The benefit that buyers get from the direct stacks are that the inventory can be reserved — in other words, the publishers and buyers can agree in advance on not only the price of the inventory, but the volume and budget that the buyer is signing up to spend. And the publisher is willing to guarantee the buy, meaning that if they under-deliver, they will give the buyer a “make-good” on the inventory that was not delivered.

Programmatic RTB Advertising Stack

The RTB software stack is focused primarily from the point of view of the buyer. There are supply side platforms (SSPs) like Rubicon and Pubmatic that are publisher facing, but like their demand-side partners (DSPs), their focus is on enabling the buyer to find inventory according to their definitions, rather than packaging inventory up on the publisher side.

The systems in the RTB world are very flexible and don’t require packaging in advance.  The only problem with this is the inability of these systems to easily offer a guarantee on the buy. There are some mechanisms that can be used, such as the Deal ID standard, which allows a buy-side system to be assigned to a specific ID in the sell-side system. But typically these are supported more by the SSP, and not within the direct stack of software.

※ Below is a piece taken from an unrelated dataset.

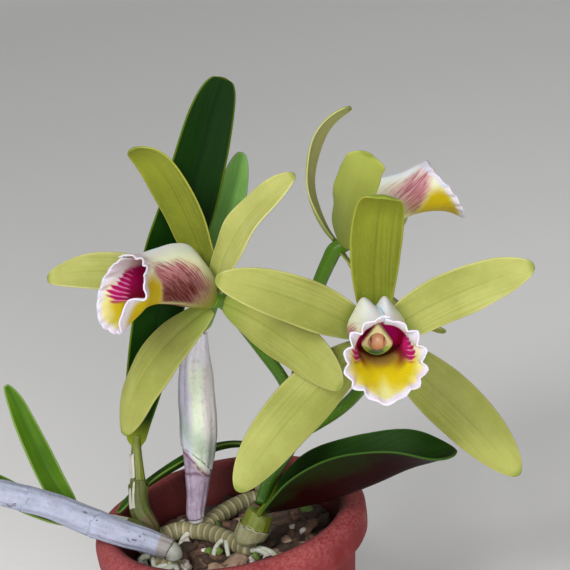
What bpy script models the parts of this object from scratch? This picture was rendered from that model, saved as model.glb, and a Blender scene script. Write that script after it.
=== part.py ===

There is an immense amount of investment in the ability to forecast and ultimately to sign reserved or even guaranteed deals in the programmatic RTB software stack, but we’re still a ways from this. We may find ourselves supported here in the next year or two – but matching these systems together has proven challenging – and recreating the ability to forecast and give make-goods in the RTB stack has been nearly impossible.

The ‘Holy Grail’

There is another path that some technology companies are exploring, which is the ability to push the advertiser’s demand goals directly into the publisher’s direct ad server. In this model, the buy-side system allows the buyer to specify their goals, and then through integration with the publisher’s direct ad server, can create line items matching the advertiser’s goals. But this is a new approach that has not been fully productized yet in the market. It will be interesting to see how this evolves.